AIM:
Give back, exactly as it appears, the run of lines opening with the one containing "obj.parent = None" and closing with the one containing "corner in cad_box])". Nothing outside that run should appear.

SOURCE EXCERPT:
-=-=-
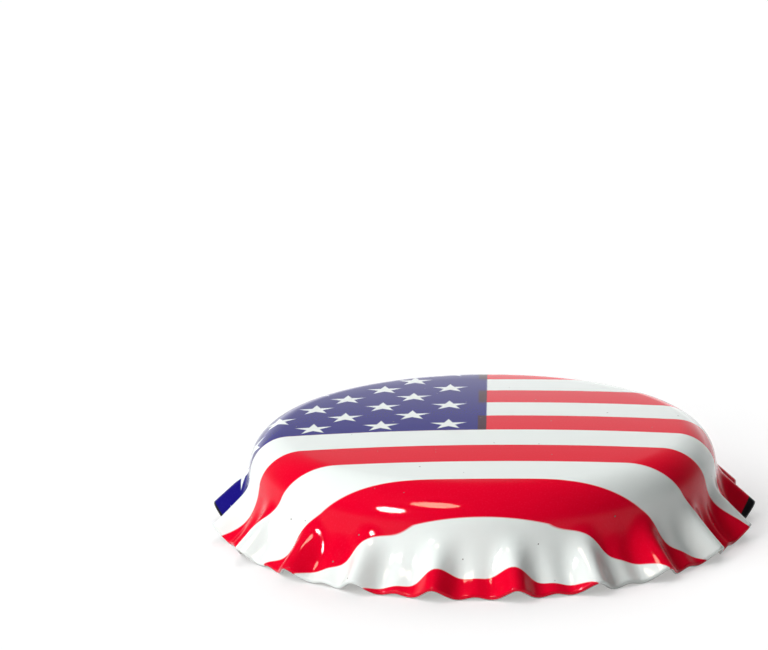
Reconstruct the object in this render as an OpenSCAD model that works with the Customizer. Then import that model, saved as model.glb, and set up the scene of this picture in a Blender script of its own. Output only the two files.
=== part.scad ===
// Crown cork: the fluted pry-off cap of a glass bottle, as it leaves the press and before it is
// crimped on. Millimetres.
//
// The shell is one disc of tinplate, drawn into a domed panel, a rounded shoulder and a skirt of
// ribs and grooves. The liner is a disc of soft compound with a sealing ring, moulded inside it.
// The crown stands on the lowest points of its rim at z = 0, with its axis on Z.

/* [Shell] */
// Diameter over the tips of the ribs
crown_d = 32.1; // [31:0.1:36]
// Depth of a groove's foot under the top of the dome
foot_depth = 5.84; // [5.4:0.01:8]
// Thickness of the tinplate
sheet_t = 0.24; // [0.16:0.01:0.3]
// Radius of the shallow dome of the panel
dome_r = 200; // [60:5:600]
// Radius of the rounded shoulder, outside
shoulder_r = 2.3; // [1.4:0.1:3]
// Steepness of the wall at the neck, just under the shoulder, in degrees
neck_angle = 84; // [76:1:88]

/* [Bottle] */
// Diameter of the bottle's mouth that the crown goes over
mouth_d = 26.6; // [25:0.1:27.6]
// Gap all round between the mouth and the neck of the crown
mouth_gap = 0.1; // [0.05:0.05:0.3]

/* [Ribs and grooves] */
// Number of ribs round the skirt
rib_count = 21; // [15:1:24]
// Angle of the first rib from the X axis, in degrees
rib_turn = 2.84; // [0:0.01:17]
// Height of a rib's outer edge above a groove's foot
rib_lift = 0.51; // [0.2:0.01:1]
// Radius with which a rib bends outwards from the neck, before it runs straight
rib_bend_r = 2.1; // [0.8:0.1:3]
// How much nearer the axis a groove's foot stands than a rib's tip
groove_depth = 0.68; // [0.4:0.01:1]
// Radius with which a groove bends outwards to its foot, after it has run straight from the neck
groove_bend_r = 4; // [2.4:0.1:6]
// Narrowing of the ribs seen from above: 0 makes ribs as wide as grooves
pinch_out = 0.38; // [0:0.01:0.5]
// Narrowing of the rim's wave seen from the side: more lowers the two corners of a groove
pinch_up = 0.7; // [0:0.01:0.8]

/* [Liner] */
// Thickness of the liner's web, inside the sealing ring
web_t = 0.3; // [0.2:0.05:0.6]
// Thickness of the sealing ring, from the panel to the land that meets the bottle's lip
ring_t = 1; // [0.6:0.05:1.4]
// Inner diameter of the flat land
land_inner_d = 18.8; // [17:0.1:20]
// Outer diameter of the flat land
land_outer_d = 23.4; // [22:0.1:23.8]
// Width of the slope between the web and the land
ring_slope = 0.5; // [0.2:0.1:1]
// Diameter of the circle that the small inner bead runs along
bead_circle_d = 15.6; // [12:0.1:16.4]
// Width of the bead's round section
bead_d = 0.5; // [0.3:0.05:0.6]
// Angle round the shoulder up to which the liner fills it, in degrees
liner_wrap = 50; // [20:5:60]
// Clearance between the liner and the shell
liner_gap = 0.04; // [0.03:0.01:0.1]

/* [Hidden] */

// Points on a profile are [distance from the axis, depth under the top of the dome], and the
// angle of a profile is its steepness below the horizontal.
neck_r = mouth_d / 2 + mouth_gap + sheet_t;
panel_r = (neck_r - shoulder_r * sin(neck_angle)) / (1 - shoulder_r / dome_r);
dome_angle = asin(panel_r / dome_r);
panel_drop = dome_r * (1 - cos(dome_angle));
shoulder_centre = [panel_r - shoulder_r * sin(dome_angle), panel_drop + shoulder_r * cos(dome_angle)];
neck = shoulder_centre + shoulder_r * facing(neck_angle);

rib_tip = [crown_d / 2, foot_depth - rib_lift];
rib_centre = neck + rib_bend_r * facing(neck_angle);
rib_way = rib_tip - rib_centre;
rib_angle = atan2(rib_way.y, rib_way.x) - asin(rib_bend_r / norm(rib_way));
rib_bend = rib_bend_r * (neck_angle - rib_angle) * PI / 180;
rib_straight = norm(rib_way + rib_bend_r * facing(rib_angle));

// A groove's bend is never so wide that it would have to start above the neck.
foot_way = [crown_d / 2 - groove_depth, foot_depth] - neck;
foot_out = foot_way * facing(neck_angle);
groove_r = min(groove_bend_r, foot_way * foot_way / (2 * foot_out));
groove_turned = acos(1 - foot_out / groove_r);
groove_bend = groove_r * groove_turned * PI / 180;
groove_straight = foot_way * along(neck_angle) - groove_r * sin(groove_turned);
groove_centre = neck + groove_straight * along(neck_angle) + groove_r * facing(neck_angle);

// The drawn surface is sampled in rings, and each rib and groove in equal steps.
dome_rings = 2;
shoulder_rings = 5;
skirt_rings = 6;
steps_per_rib = 10;
steps = rib_count * steps_per_rib;
probe = 0.01;

RINGS = concat(
    [for (i = [1 : dome_rings]) i / dome_rings],
    [for (i = [1 : shoulder_rings]) 1 + i / shoulder_rings],
    [for (i = [1 : skirt_rings]) 2 + i / skirt_rings]
);

// Outward direction of a profile whose steepness is a
function facing(a) = [sin(a), -cos(a)];

// Direction of travel down a profile whose steepness is a
function along(a) = [cos(a), sin(a)];

// Point at the fraction f of the way down a rib
function rib_at(f) =
    let (
        s = f * (rib_bend + rib_straight),
        a = neck_angle - min(s, rib_bend) / rib_bend_r * 180 / PI
    )
    rib_centre - rib_bend_r * facing(a) + max(s - rib_bend, 0) * along(rib_angle);

// Point at the fraction f of the way down a groove
function groove_at(f) =
    let (
        s = f * (groove_straight + groove_bend),
        a = neck_angle - max(s - groove_straight, 0) / groove_r * 180 / PI
    )
    groove_centre - groove_r * facing(a) - max(groove_straight - s, 0) * along(neck_angle);

// Share of the way from groove to rib at an angle round the axis
function rib_share(turn, pinch) =
    let (wave = rib_count * (turn - rib_turn))
    pow(cos(wave / 2), 2) - pinch * pow(sin(wave), 2);

// Point of the skirt, with its own share of the way outwards and upwards
function skirt_at(f, turn) =
    let (groove = groove_at(f), way = rib_at(f) - groove)
    groove + [way.x * rib_share(turn, pinch_out), way.y * rib_share(turn, pinch_up)];

// Profile point at u: 0 to 1 is the dome, 1 to 2 the shoulder, and 2 to 3 the skirt
function profile_at(u, turn) =
    u <= 1 ? [dome_r * sin(u * dome_angle), dome_r * (1 - cos(u * dome_angle))]
    : u <= 2 ? shoulder_centre + shoulder_r * facing(dome_angle + (u - 1) * (neck_angle - dome_angle))
    : skirt_at(u - 2, turn);

// Point of the outside face, measured from the top of the dome
function outside_at(u, turn) =
    let (p = profile_at(u, turn))
    [p.x * cos(turn), p.x * sin(turn), -p.y];

// Outward normal of the outside face, from two short probes across it
function normal_at(u, turn) =
    let (
        down = outside_at(min(u + probe, 3), turn) - outside_at(u - probe, turn),
        round = outside_at(u, turn + probe) - outside_at(u, turn - probe),
        n = cross(down, round)
    )
    n / norm(n);

// Point of the inside face, one thickness of sheet behind the outside face
function inside_at(u, turn) = outside_at(u, turn) - sheet_t * normal_at(u, turn);

// Turn of the step k round the axis
function turn_at(k) = rib_turn + k * 360 / steps;

// Height of the top of the dome over the lowest points of the rim
stand = -min([for (k = [0 : steps_per_rib - 1]) inside_at(3, turn_at(k)).z]);

// Two triangles across the patch between the rings i and i + 1, at the step k
function patch(i, k) =
    let (
        a = i * steps + k,
        b = i * steps + (k + 1) % steps
    )
    [[a, b, b + steps], [a, b + steps, a + steps]];

// The same triangles of a face, turned round and moved to other points
function flipped(faces, shift) = [for (f = faces) [f[2] + shift, f[1] + shift, f[0] + shift]];

// Depth of the panel's underside at a distance r from the axis
function underside_at(r) = dome_r - sqrt(pow(dome_r - sheet_t, 2) - r * r);

// Drawn tinplate shell
module shell() {
    outside = [for (u = RINGS) for (k = [0 : steps - 1]) outside_at(u, turn_at(k))];
    inside = [for (u = RINGS) for (k = [0 : steps - 1]) inside_at(u, turn_at(k))];
    side = len(outside) + 1;
    last = len(outside) - steps;

    // Faces of the outside, with the top of the dome as the last point of the side
    cover = concat(
        [for (k = [0 : steps - 1]) [side - 1, (k + 1) % steps, k]],
        [for (i = [0 : len(RINGS) - 2]) for (k = [0 : steps - 1]) each patch(i, k)]
    );
    // Cut edge of the sheet, from the outside face to the inside face
    rim = [for (k = [0 : steps - 1])
        let (a = last + k, b = last + (k + 1) % steps)
        each [[a, b, b + side], [a, b + side, a + side]]];

    color("crimson")
        translate([0, 0, stand])
            polyhedron(
                points = concat(outside, [[0, 0, 0]], inside, [[0, 0, -sheet_t]]),
                faces = concat(cover, flipped(cover, side), rim)
            );
}

// Soft sealing liner
module liner() {
    dome_steps = 8;
    wrap_steps = 6;
    wrap_r = shoulder_r - sheet_t - liner_gap;
    land = underside_at(land_outer_d / 2) + liner_gap + ring_t;
    web_edge = land_inner_d / 2 - ring_slope;

    top_face = [for (i = [0 : dome_steps - 1])
        let (r = i / dome_steps * panel_r)
        [r, underside_at(r) + liner_gap]];
    shoulder_face = [for (i = [0 : wrap_steps])
        shoulder_centre + wrap_r * facing(dome_angle + i / wrap_steps * (liner_wrap - dome_angle))];
    web_face = [for (i = [dome_steps : -1 : 0])
        let (r = i / dome_steps * web_edge)
        [r, underside_at(r) + liner_gap + web_t]];

    profile = concat(
        top_face,
        shoulder_face,
        [[land_outer_d / 2, land], [land_inner_d / 2, land]],
        web_face
    );

    color("gainsboro")
        translate([0, 0, stand])
            mirror([0, 0, 1])
                rotate_extrude($fn = 96) {
                    polygon(profile);
                    translate([bead_circle_d / 2, underside_at(bead_circle_d / 2) + liner_gap + web_t])
                        circle(d = bead_d, $fn = 24);
                }
}

shell();
liner();
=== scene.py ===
# %% [markdown]
# # A printed crown cork
#
# A crown cork is the fluted cap that closes a glass bottle. It begins as a flat disc of tinplate,
# a little under 38 mm across, that is printed and lacquered while it is still flat. A press then
# draws the disc into a shallow dome, a rounded shoulder and a skirt of ribs and grooves, and a soft
# sealing liner is moulded inside. This lesson models the two pieces, lays the flat print over the
# drawn shape, and lights the result like a small product on a white table.
#
# The construction model gives the frame that both pieces ride on, and the top of its box
#  is the top of the dome.

# %% Load the construction model
from math import acos, asin, atan2, cos, degrees, hypot, pi, radians, sin

import bpy
import numpy as np
from mathutils import Matrix, Vector


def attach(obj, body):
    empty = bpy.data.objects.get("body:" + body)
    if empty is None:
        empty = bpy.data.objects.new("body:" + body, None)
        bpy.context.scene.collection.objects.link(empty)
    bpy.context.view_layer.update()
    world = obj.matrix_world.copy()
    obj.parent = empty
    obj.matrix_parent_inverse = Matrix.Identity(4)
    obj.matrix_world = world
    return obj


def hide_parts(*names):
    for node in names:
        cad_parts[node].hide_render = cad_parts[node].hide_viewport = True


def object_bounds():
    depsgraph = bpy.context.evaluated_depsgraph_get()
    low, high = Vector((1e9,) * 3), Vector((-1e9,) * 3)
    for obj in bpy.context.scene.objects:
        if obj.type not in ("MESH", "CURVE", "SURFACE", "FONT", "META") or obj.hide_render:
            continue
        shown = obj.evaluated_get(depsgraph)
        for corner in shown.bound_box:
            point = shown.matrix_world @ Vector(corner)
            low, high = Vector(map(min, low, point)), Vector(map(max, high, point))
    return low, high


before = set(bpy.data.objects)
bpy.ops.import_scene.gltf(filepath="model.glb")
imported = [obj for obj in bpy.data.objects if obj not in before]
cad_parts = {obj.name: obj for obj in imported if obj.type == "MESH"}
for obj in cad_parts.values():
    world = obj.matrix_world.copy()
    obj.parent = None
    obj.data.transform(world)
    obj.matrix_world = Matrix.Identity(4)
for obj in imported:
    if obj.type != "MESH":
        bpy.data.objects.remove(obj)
cad_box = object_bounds()
MM = 0.001
TOP_Z = cad_box[1][2] / MM
print("construction box in millimetres:", [[round(v / MM, 2) for v in corner] for corner in cad_box])


# %% [markdown]
# ## The sizes of the crown
#
# Everything is worked out from a few sizes in millimetres, as on a maker's drawing. A profile of
# the crown is described by points that hold the distance from the axis and the depth under the top
# of the dome. The dome, the shoulder and the bends of the skirt are arcs that run into each other
# without a corner, because a press leaves none. The arcs could be drawn as curves by hand, but
# worked out like this they stay exact when a size is changed.

# %% Sizes
CROWN_D = 32.1          # over the tips of the ribs
SHEET_T = 0.24
DOME_R = 200.0
SHOULDER_R = 2.3
NECK_ANGLE = radians(84)
NECK_R = 13.64
RIB_COUNT = 21
RIB_TURN = radians(2.84)
RIB_TIP = (CROWN_D / 2, 5.33)
RIB_BEND_R = 2.1
GROOVE_FOOT = (CROWN_D / 2 - 0.68, 5.84)
GROOVE_BEND_R = 4.0
PINCH_OUT = 0.38        # how much narrower the ribs are than the grooves, seen from above
PINCH_UP = 0.70         # and the same for the wave of the rim, seen from the side

PANEL_R = (NECK_R - SHOULDER_R * sin(NECK_ANGLE)) / (1 - SHOULDER_R / DOME_R)
DOME_ANGLE = asin(PANEL_R / DOME_R)
print("radius of the domed panel:", round(PANEL_R, 2), "mm")


# %% Points on the drawn sheet
def facing(angle):
    """Outward direction of a profile that is this steep below the horizontal."""
    return np.array([np.sin(angle), -np.cos(angle)])


def along(angle):
    """Direction of travel down a profile that is this steep below the horizontal."""
    return np.array([np.cos(angle), np.sin(angle)])


SHOULDER_CENTRE = DOME_R * np.array([0.0, 1.0]) + (DOME_R - SHOULDER_R) * facing(DOME_ANGLE)
NECK = SHOULDER_CENTRE + SHOULDER_R * facing(NECK_ANGLE)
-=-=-
ANSWER TO THIS EXERCISE:
    obj.parent = None
    obj.data.transform(world)
    obj.matrix_world = Matrix.Identity(4)
for obj in imported:
    if obj.type != "MESH":
        bpy.data.objects.remove(obj)
cad_box = object_bounds()
MM = 0.001
TOP_Z = cad_box[1][2] / MM
print("construction box in millimetres:", [[round(v / MM, 2) for v in corner] for corner in cad_box])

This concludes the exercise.